Petitioner has also failed to prove the fourth and fifth elements of equitable estoppel. Petitioner claims that he signed the three Forms 872 in reliance on respondent's statements that the Form 872-A had not been received by the Newark District Office. However, petitioner testified that he read the Form 872-A before signing it, including the methods described therein for revoking the form. If petitioner intended to limit his extension of the assessment period, he could have done so by executing a Form 872-T at any time. See Grunwald v. Commissioner [Dec. 42,841], 86 T.C. 85, 88-89 (1986).

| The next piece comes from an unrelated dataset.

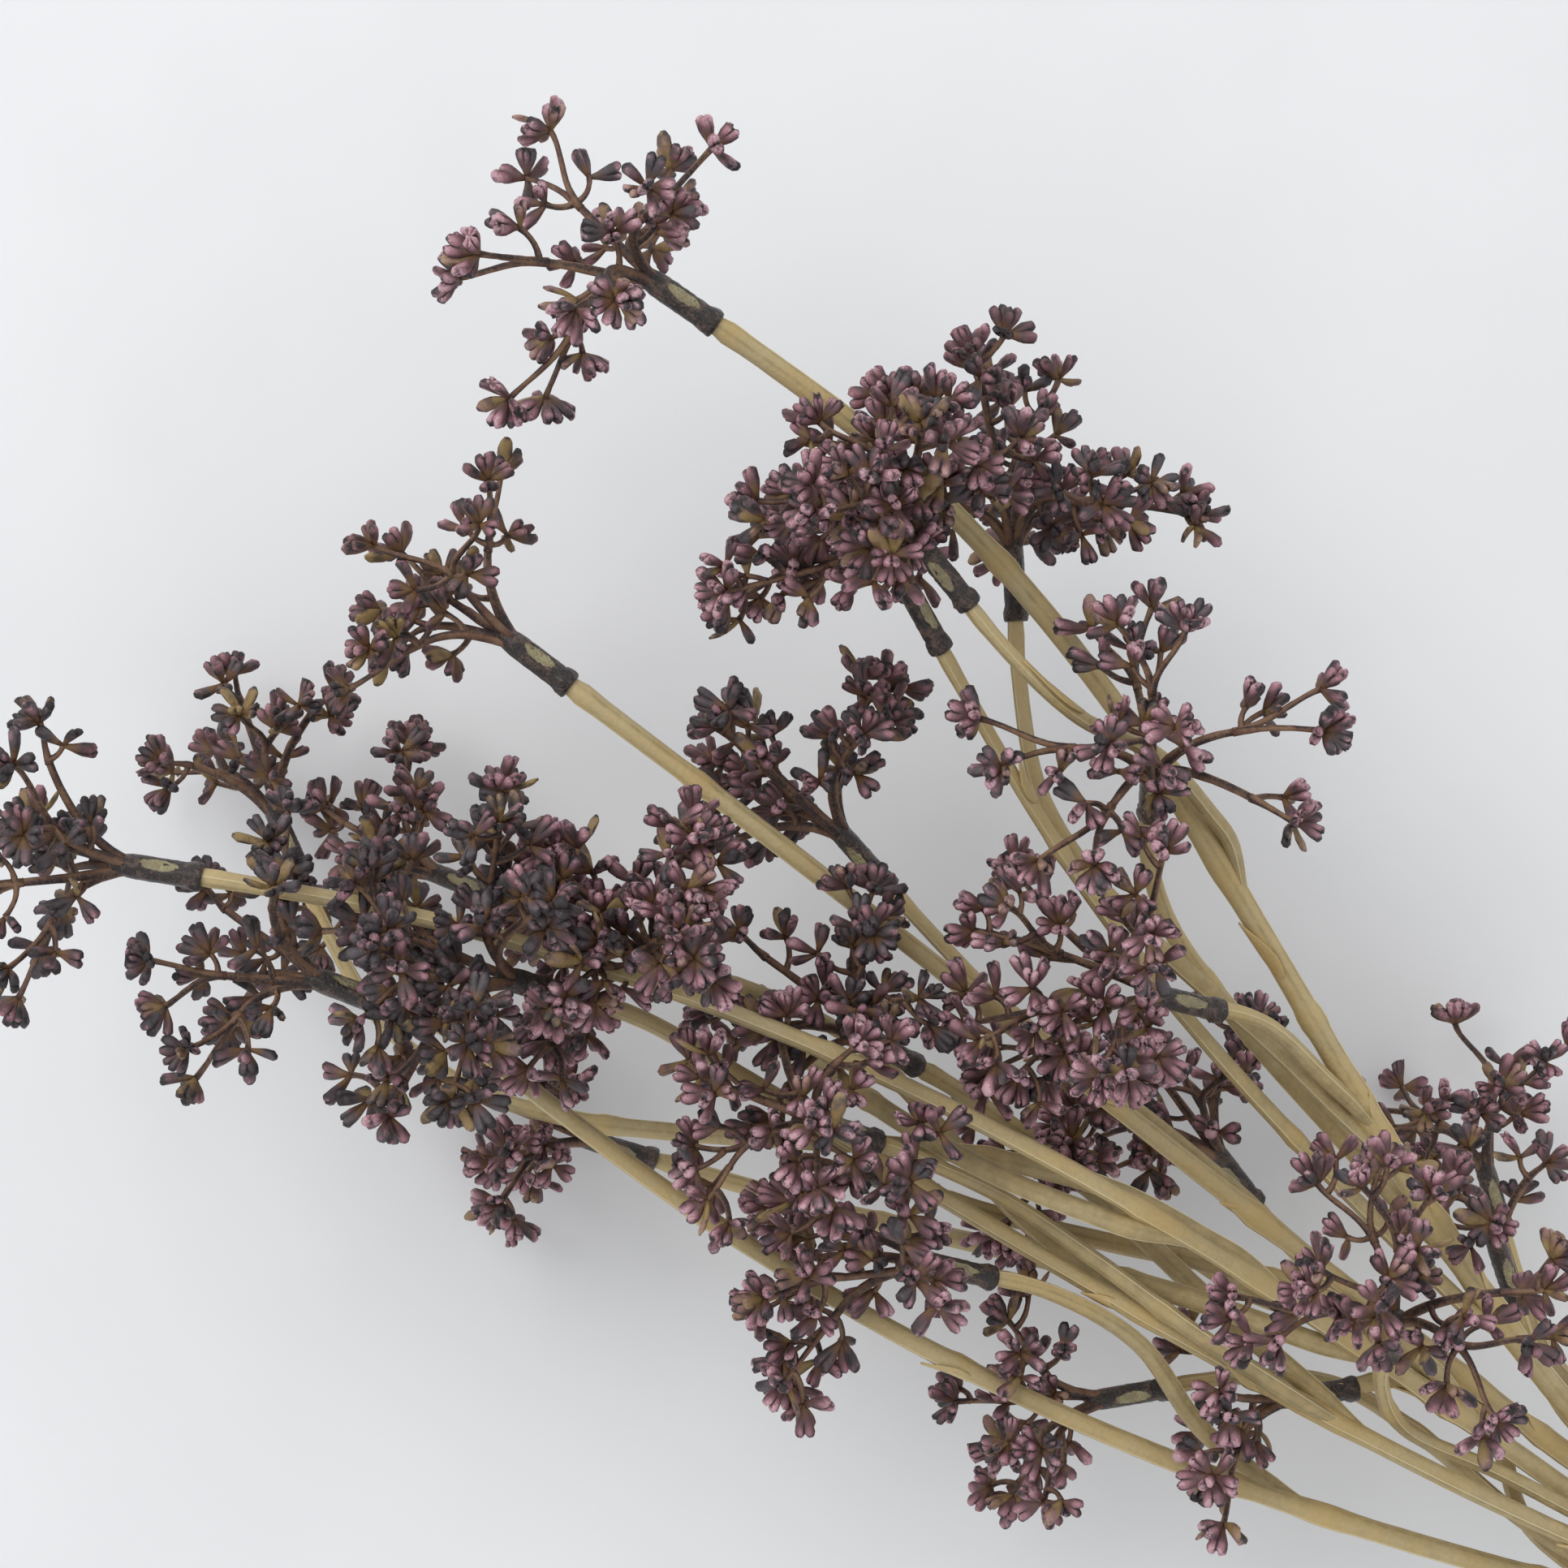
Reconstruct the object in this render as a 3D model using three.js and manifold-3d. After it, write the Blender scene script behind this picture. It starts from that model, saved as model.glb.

In light of the clear and unambiguous terms set out in the Form 872-A providing for unilateral termination of the extension, we do not find that the acts of reliance claimed by petitioner involve the level of detriment necessary to bring this case within the category of those "rare instances" where respondent should be estopped. See Estate of Emerson v. Commissioner [Dec. 34,201], 67 T.C. at 618. "Such [equitable estoppel] claims cannot be sustained in the face of the taxpayers' own failure to act as required by the Form 872-A procedure." Stenclik v. Commissioner, supra at 28. Consequently, respondent is not estopped from relying on the Form 872-A signed by petitioner.

To reflect the foregoing,

Decision will be entered under Rule 155.